The above two controlled terminologies are provided as FAIR and machine-actionable semantic artifacts (i.e., we serve them to humans and machines). Each concept and their properties (such as for example prefUnit) have GUPRI (globally unique persistent and resolvable identifier), which means if you access them as humans, you get a web page, if you are a computer agent you get a machine-actionable representation of that resource (e.g., TTL, JSON-LD, XML, etc.). Try curl in the terminal to see what an agent can get:

curl -L -v -X GET -H "Accept: text/turtle" "http://data.windenergy.dtu.dk/controlled-terminology/IEAWindTask32/instances"

To achieve the above we have setup OntoStack at DTU web server, which contains a number of interfaced microservices specially tailored for building, maintaining, and serving machine-actionable controlled terminologies (vocabularies, taxonomies, ontologies, etc.).

Similar to Task 32, you should consider making use of OntoStack. Currently, we are spinning it up at the national level (Denmark). If you chose to go in this direction then we can create so-called semantic rings, where concepts from the IEA Task 32 ontology or other ontologies points to yours, and you do vice versa.

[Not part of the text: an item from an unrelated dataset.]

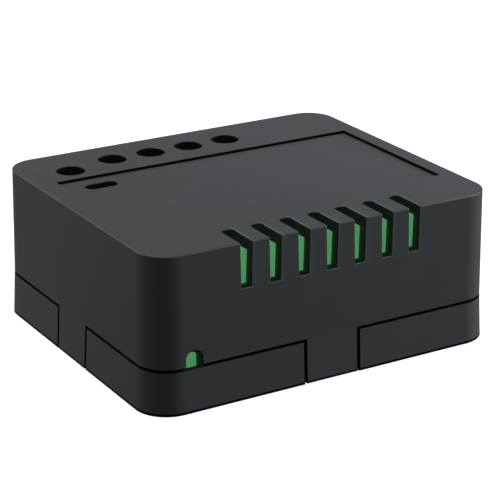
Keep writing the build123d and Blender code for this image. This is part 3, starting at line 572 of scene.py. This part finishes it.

You can see how we do this in the wind_speed example by finding property skos:exactMatch, which is rendered at the web site as EXACTLY MATCHING CONCEPTS. In this example we are pointing back to CF Standard Name hosted by mmisw.org.

That is great and looks like quite a lot of work has been put into it. For a version 1.0 of this Data Model that would be something we could do as well as split the concept from the unit as mentioned above. We want to get traction in the industry first with what we have so we will know whether it is worth ploughing more resources into. Thanks.